INSTRUCTIONS TO FOLLOW -
Below is a listing; reproduce each line of it exactly.

SOURCE DATA -
┏━━
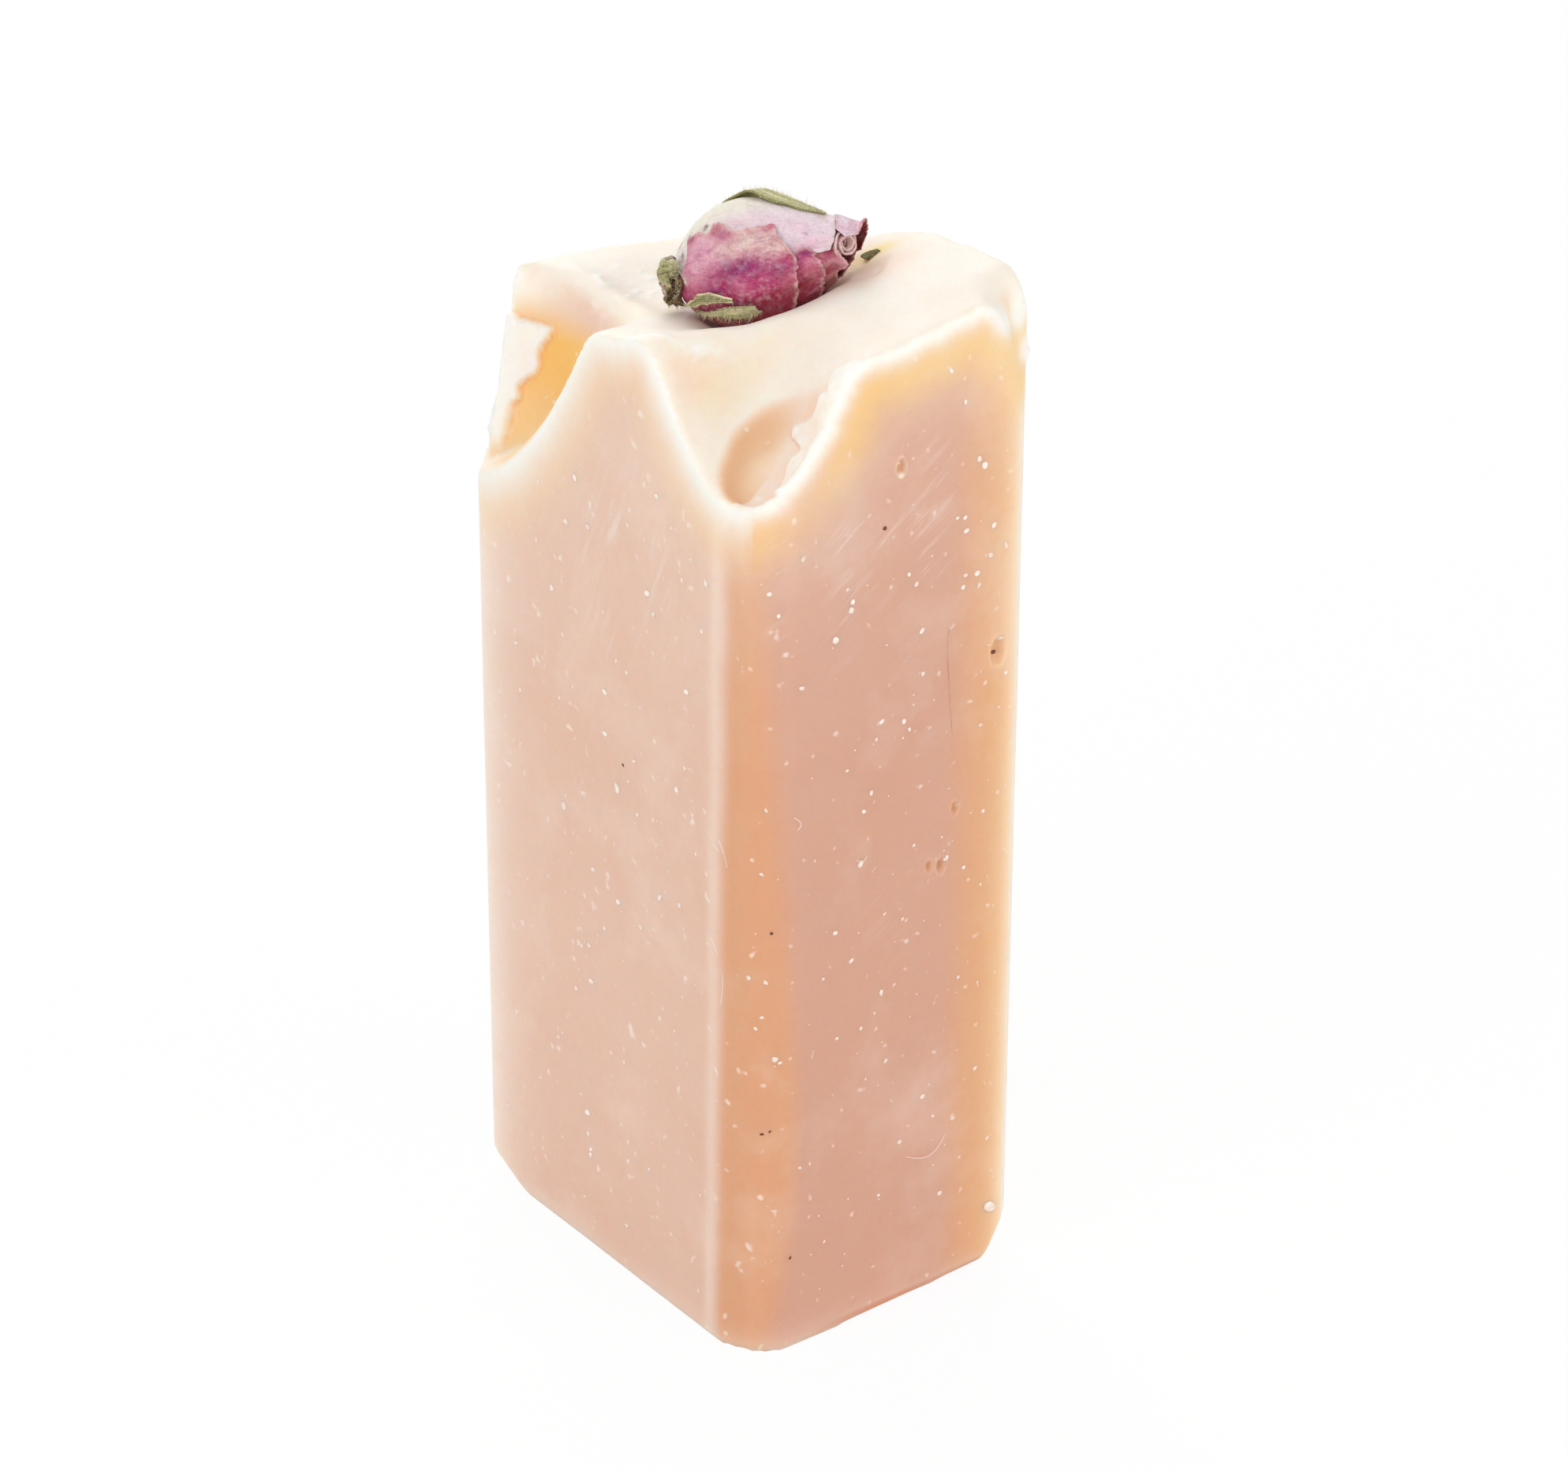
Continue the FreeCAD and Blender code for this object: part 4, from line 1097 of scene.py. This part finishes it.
class ROSE_OT_upper_petal(bpy.types.Operator):
    """Model the smooth pale petal that wraps over the top"""
    bl_idname = "rose.upper_petal"
    bl_label = "Upper petal"

    def execute(self, context):
        look = context.scene.rosebud_look

        rim = ((0.0, 0.2, 0.5, 0.78, 0.9, 1.0), (14.0, 14.7, 15.0, 15.2, 15.0, 14.6))

        def radius_at(angle, z):
            tuck = 0.3 * smooth((angle - 42.0) / 10.0) * smooth((12.4 - z) / 1.0)
            return layer_radius(z, 0.7) - tuck - 0.12 * smooth((z - 13.5) / 1.5)

        blobs = (
            (-10, 3.0, 60, 4.2, look.cream, 1.0), (-40, 8.0, 34, 5.5, look.cream, 1.0),
            (4, 7.0, 14, 2.6, look.cream, 0.8), (34, 12.4, 12, 1.6, look.rose, 0.3),
            (56, 13.6, 10, 1.2, look.rose, 0.55), (26, 9.6, 9, 1.6, look.rose, 0.22),
            (30, 7.5, 5, 1.2, look.rose, 0.4), (66, 12.6, 6, 1.4, look.magenta, 0.35),
            (9, 14.0, 4, 0.4, look.tan, 0.9), (27, 4.7, 3.4, 0.32, look.bark, 1.0),
            (28, 2.9, 2.4, 0.22, look.bark, 1.0), (19, 1.7, 4, 0.2, look.bark, 0.9),
            (41, 1.8, 4, 0.2, look.bark, 0.9), (44, 13.0, 2, 0.15, look.plum, 0.5),
            (-62, 12.0, 20, 3.0, look.rose, 0.5))
        model_petal(look, "upper_petal", "petal_top",
                    petal_material("upper_petal_dried", look),
                    (petal_spot(0.9, rim, -72.0, 76.0), radius_at, 0.35, (130, 120), 5, 0.03, 0.05),
                    (look.lavender, blobs, 0.07, 0.3, 2), look.crimson)
        return {"FINISHED"}


class ROSE_OT_mouth_petals(bpy.types.Operator):
    """Model the side petal and the frilled petals around the bud's mouth"""
    bl_idname = "rose.mouth_petals"
    bl_label = "Mouth petals"

    def execute(self, context):
        look = context.scene.rosebud_look
        material = petal_material("mouth_petal_dried", look)

        def side_radius(angle, z):
            return (layer_radius(z, 0.75) + 0.22 * smooth((z - 11.5) / 2.0)
                    + 0.12 * spotted(angle, z, 88, 12.9, 9, 0.7))

        def lip_radius(angle, z):
            flare = 0.15 + 0.55 * smooth((angle - 84.0) / 22.0)
            tuck = 0.30 * smooth((z - 13.6) / 1.0)
            return layer_radius(z, 1.6) - tuck + flare * smooth((z - 14.0) / 1.5) ** 1.5

        def crest_radius(angle, z):
            closing = np.interp(z, (13.8, 14.7, 15.1, 15.7, 16.3, 16.7, 17.4),
                                (2.62, 2.58, 2.42, 2.08, 1.78, 1.62, 1.62))
            curl = 0.45 * smooth((z - 16.7) / 0.8) * (0.35 + spotted(angle, z, 26, 17.4, 26, 2.0))
            return closing + curl + 0.05 * noise(columns(angle * 0.05, z * 0.5, 0.0), 0.8, 61)

        side = petal_spot(3.4, ((0, 0.05, 0.11, 0.19, 0.31, 0.42, 0.53, 0.6, 0.8, 1.0),
                                (13.1, 13.45, 13.7, 13.9, 13.7, 13.55, 13.4, 13.1, 12.4, 11.0)),
                          ((11.5, 12.1, 12.5, 12.9, 13.4, 13.9), (70, 72, 69, 67, 70, 75)), 172.0)
        lip = petal_spot(6.0, ((0, 0.04, 0.12, 0.22, 0.28, 0.36, 0.42, 0.48, 0.7, 1.0),
                               (14.4, 14.8, 15.1, 15.35, 15.65, 15.8, 15.4, 14.9, 14.2, 13.6)),
                         ((13.0, 13.6, 14.2, 14.8), (70, 69, 68, 72)), 174.0)
        # The crest is a strip that lies over the upper petal and ends in a curled tip
        crest = petal_spot(((0, 0.62, 0.78, 0.88, 1.0), (14.0, 14.75, 14.85, 15.0, 15.9)),
                           ((0, 0.15, 0.3, 0.5, 0.7, 0.84, 0.92, 1.0),
                            (15.6, 16.4, 16.8, 17.1, 17.4, 17.6, 17.2, 16.7)), -128.0, 52.0)
        # The crimson on the side and lip petals from 114 degrees down is painted shade under the bud
        rows = (
            ("side_petal", "petal_side", "petal_pale", (side, side_radius, 1.2, (120, 100), 8, 0.12, 0.16),
             (look.magenta, (
                 (72, 12.8, 5, 0.9, look.plum, 0.85), (86, 13.0, 8, 0.8, look.rose, 0.5),
                 (100, 12.8, 9, 0.9, look.salmon, 0.7), (112, 12.6, 8, 0.8, look.tan, 0.35),
                 (114, 11.0, 12, 2.6, look.crimson, 0.95), (84, 13.85, 14, 0.16, look.tan, 0.8),
                 (140, 10.0, 16, 6.0, look.crimson, 0.9)), 0.7, 0.7, 3)),
            ("lip_petal", "petal_lip", "petal_inner", (lip, lip_radius, 0.9, (120, 90), 14, 0.08, 0.10),
             (look.salmon, (
                 (80, 14.5, 8, 0.5, look.magenta, 0.7), (92, 14.2, 8, 0.7, look.magenta, 0.6),
                 (104, 14.6, 10, 0.8, look.rose, 0.5), (84, 15.2, 20, 0.16, look.rose, 0.9),
                 (104, 15.7, 12, 0.2, look.rose, 0.9), (116, 13.4, 9, 1.0, look.crimson, 0.8),
                 (150, 12.0, 14, 4.0, look.crimson, 0.9)), 0.6, 0.55, 4)),
            ("crest_petal", "petal_crest", "petal_inner",
             (crest, crest_radius, 0.35, (150, 44), 20, 0.02, 0.09),
             (look.lavender, (
                 (30, 15.4, 14, 0.5, look.rose, 0.6), (10, 16.6, 26, 0.5, look.rose, 0.7),
                 (30, 17.3, 26, 0.3, look.magenta, 0.75), (20, 14.95, 30, 0.13, look.crimson, 0.5),
                 (-100, 16.0, 46, 2.0, look.magenta, 0.8)), 0.3, 0.5, 5)))
        for name, node, slot, sheet, tones in rows:
            model_petal(look, name, node, material, sheet, tones, look.crimson)
        return {"FINISHED"}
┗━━
RESULT OF THE TASK -
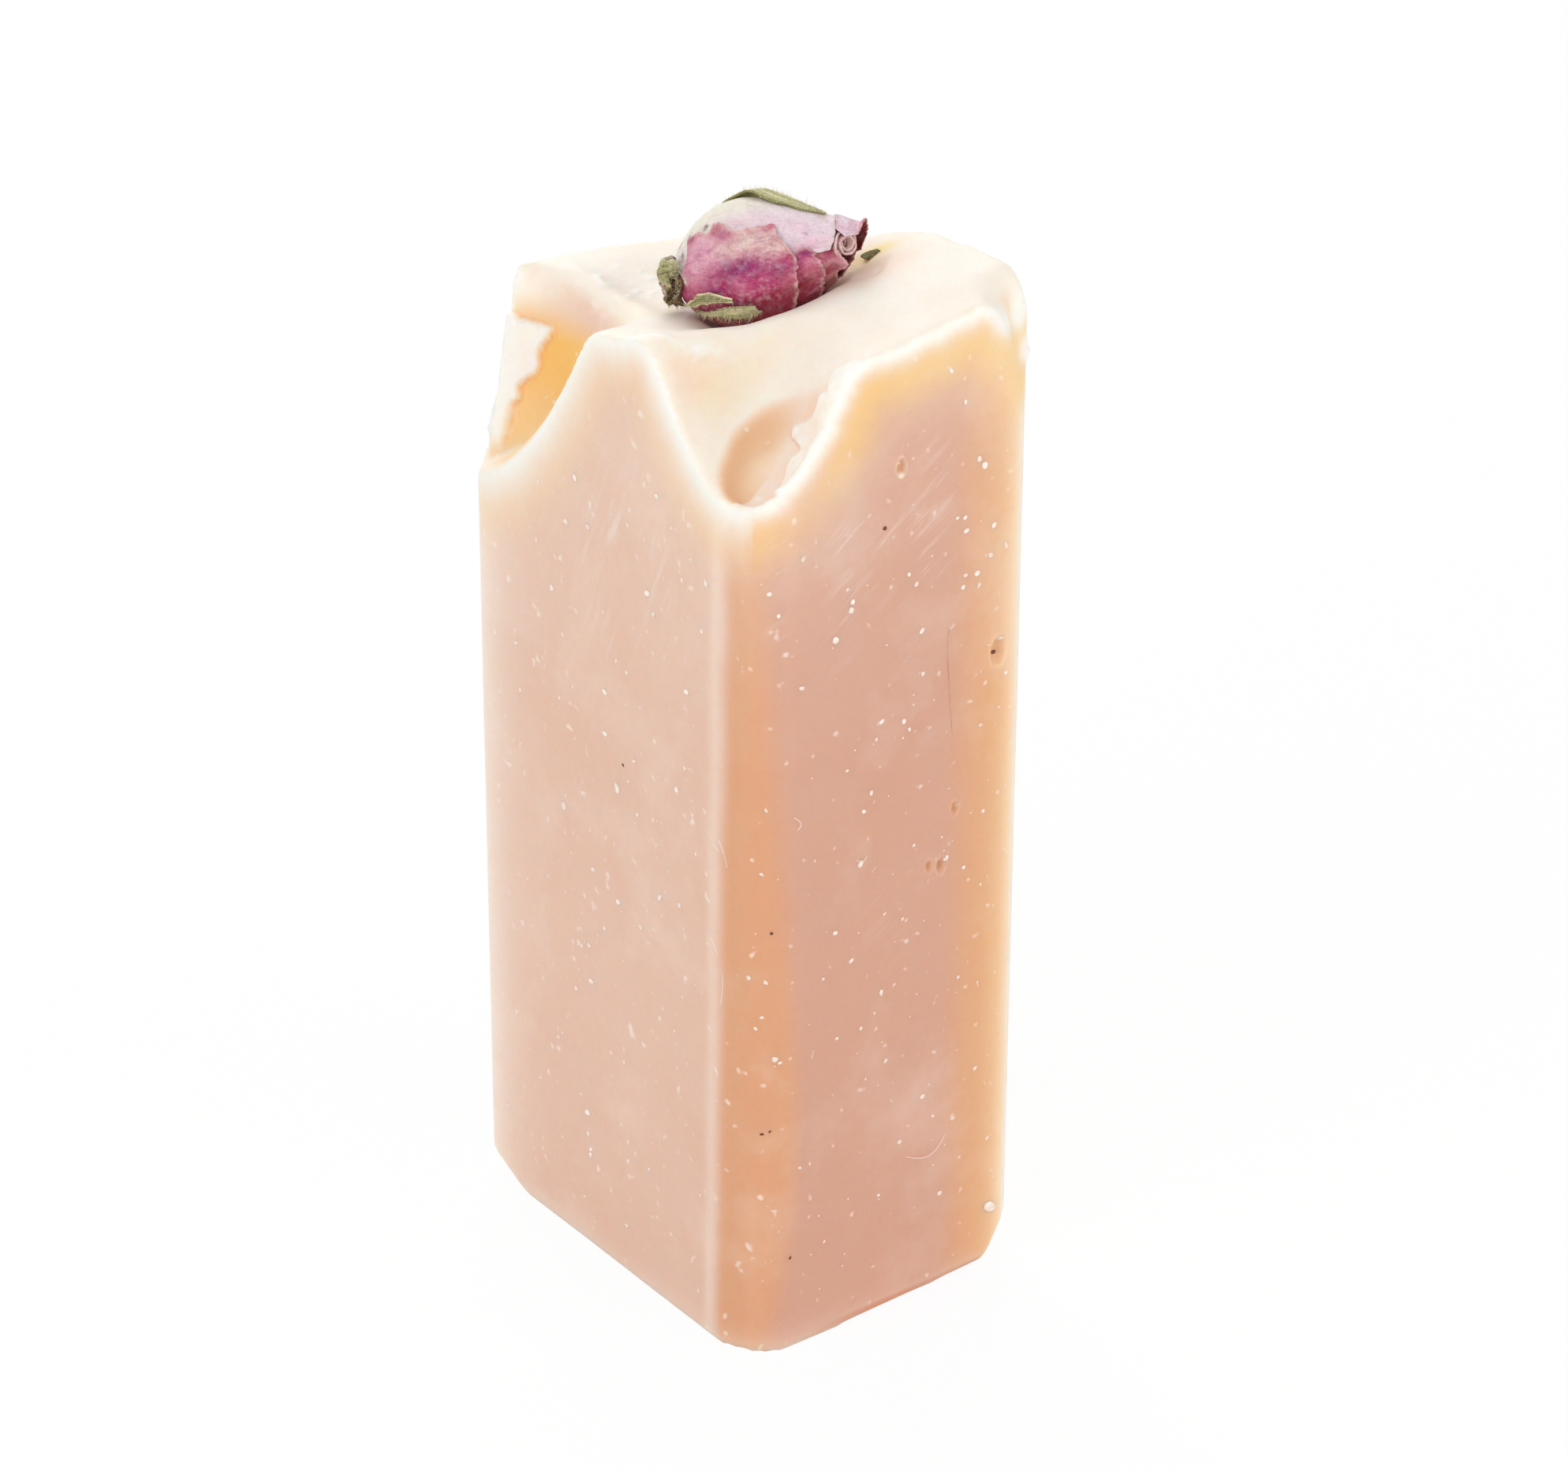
Continue the FreeCAD and Blender code for this object: part 4, from line 1097 of scene.py. This part finishes it.
class ROSE_OT_upper_petal(bpy.types.Operator):
    """Model the smooth pale petal that wraps over the top"""
    bl_idname = "rose.upper_petal"
    bl_label = "Upper petal"

    def execute(self, context):
        look = context.scene.rosebud_look

        rim = ((0.0, 0.2, 0.5, 0.78, 0.9, 1.0), (14.0, 14.7, 15.0, 15.2, 15.0, 14.6))

        def radius_at(angle, z):
            tuck = 0.3 * smooth((angle - 42.0) / 10.0) * smooth((12.4 - z) / 1.0)
            return layer_radius(z, 0.7) - tuck - 0.12 * smooth((z - 13.5) / 1.5)

        blobs = (
            (-10, 3.0, 60, 4.2, look.cream, 1.0), (-40, 8.0, 34, 5.5, look.cream, 1.0),
            (4, 7.0, 14, 2.6, look.cream, 0.8), (34, 12.4, 12, 1.6, look.rose, 0.3),
            (56, 13.6, 10, 1.2, look.rose, 0.55), (26, 9.6, 9, 1.6, look.rose, 0.22),
            (30, 7.5, 5, 1.2, look.rose, 0.4), (66, 12.6, 6, 1.4, look.magenta, 0.35),
            (9, 14.0, 4, 0.4, look.tan, 0.9), (27, 4.7, 3.4, 0.32, look.bark, 1.0),
            (28, 2.9, 2.4, 0.22, look.bark, 1.0), (19, 1.7, 4, 0.2, look.bark, 0.9),
            (41, 1.8, 4, 0.2, look.bark, 0.9), (44, 13.0, 2, 0.15, look.plum, 0.5),
            (-62, 12.0, 20, 3.0, look.rose, 0.5))
        model_petal(look, "upper_petal", "petal_top",
                    petal_material("upper_petal_dried", look),
                    (petal_spot(0.9, rim, -72.0, 76.0), radius_at, 0.35, (130, 120), 5, 0.03, 0.05),
                    (look.lavender, blobs, 0.07, 0.3, 2), look.crimson)
        return {"FINISHED"}


class ROSE_OT_mouth_petals(bpy.types.Operator):
    """Model the side petal and the frilled petals around the bud's mouth"""
    bl_idname = "rose.mouth_petals"
    bl_label = "Mouth petals"

    def execute(self, context):
        look = context.scene.rosebud_look
        material = petal_material("mouth_petal_dried", look)

        def side_radius(angle, z):
            return (layer_radius(z, 0.75) + 0.22 * smooth((z - 11.5) / 2.0)
                    + 0.12 * spotted(angle, z, 88, 12.9, 9, 0.7))

        def lip_radius(angle, z):
            flare = 0.15 + 0.55 * smooth((angle - 84.0) / 22.0)
            tuck = 0.30 * smooth((z - 13.6) / 1.0)
            return layer_radius(z, 1.6) - tuck + flare * smooth((z - 14.0) / 1.5) ** 1.5

        def crest_radius(angle, z):
            closing = np.interp(z, (13.8, 14.7, 15.1, 15.7, 16.3, 16.7, 17.4),
                                (2.62, 2.58, 2.42, 2.08, 1.78, 1.62, 1.62))
            curl = 0.45 * smooth((z - 16.7) / 0.8) * (0.35 + spotted(angle, z, 26, 17.4, 26, 2.0))
            return closing + curl + 0.05 * noise(columns(angle * 0.05, z * 0.5, 0.0), 0.8, 61)

        side = petal_spot(3.4, ((0, 0.05, 0.11, 0.19, 0.31, 0.42, 0.53, 0.6, 0.8, 1.0),
                                (13.1, 13.45, 13.7, 13.9, 13.7, 13.55, 13.4, 13.1, 12.4, 11.0)),
                          ((11.5, 12.1, 12.5, 12.9, 13.4, 13.9), (70, 72, 69, 67, 70, 75)), 172.0)
        lip = petal_spot(6.0, ((0, 0.04, 0.12, 0.22, 0.28, 0.36, 0.42, 0.48, 0.7, 1.0),
                               (14.4, 14.8, 15.1, 15.35, 15.65, 15.8, 15.4, 14.9, 14.2, 13.6)),
                         ((13.0, 13.6, 14.2, 14.8), (70, 69, 68, 72)), 174.0)
        # The crest is a strip that lies over the upper petal and ends in a curled tip
        crest = petal_spot(((0, 0.62, 0.78, 0.88, 1.0), (14.0, 14.75, 14.85, 15.0, 15.9)),
                           ((0, 0.15, 0.3, 0.5, 0.7, 0.84, 0.92, 1.0),
                            (15.6, 16.4, 16.8, 17.1, 17.4, 17.6, 17.2, 16.7)), -128.0, 52.0)
        # The crimson on the side and lip petals from 114 degrees down is painted shade under the bud
        rows = (
            ("side_petal", "petal_side", "petal_pale", (side, side_radius, 1.2, (120, 100), 8, 0.12, 0.16),
             (look.magenta, (
                 (72, 12.8, 5, 0.9, look.plum, 0.85), (86, 13.0, 8, 0.8, look.rose, 0.5),
                 (100, 12.8, 9, 0.9, look.salmon, 0.7), (112, 12.6, 8, 0.8, look.tan, 0.35),
                 (114, 11.0, 12, 2.6, look.crimson, 0.95), (84, 13.85, 14, 0.16, look.tan, 0.8),
                 (140, 10.0, 16, 6.0, look.crimson, 0.9)), 0.7, 0.7, 3)),
            ("lip_petal", "petal_lip", "petal_inner", (lip, lip_radius, 0.9, (120, 90), 14, 0.08, 0.10),
             (look.salmon, (
                 (80, 14.5, 8, 0.5, look.magenta, 0.7), (92, 14.2, 8, 0.7, look.magenta, 0.6),
                 (104, 14.6, 10, 0.8, look.rose, 0.5), (84, 15.2, 20, 0.16, look.rose, 0.9),
                 (104, 15.7, 12, 0.2, look.rose, 0.9), (116, 13.4, 9, 1.0, look.crimson, 0.8),
                 (150, 12.0, 14, 4.0, look.crimson, 0.9)), 0.6, 0.55, 4)),
            ("crest_petal", "petal_crest", "petal_inner",
             (crest, crest_radius, 0.35, (150, 44), 20, 0.02, 0.09),
             (look.lavender, (
                 (30, 15.4, 14, 0.5, look.rose, 0.6), (10, 16.6, 26, 0.5, look.rose, 0.7),
                 (30, 17.3, 26, 0.3, look.magenta, 0.75), (20, 14.95, 30, 0.13, look.crimson, 0.5),
                 (-100, 16.0, 46, 2.0, look.magenta, 0.8)), 0.3, 0.5, 5)))
        for name, node, slot, sheet, tones in rows:
            model_petal(look, name, node, material, sheet, tones, look.crimson)
        return {"FINISHED"}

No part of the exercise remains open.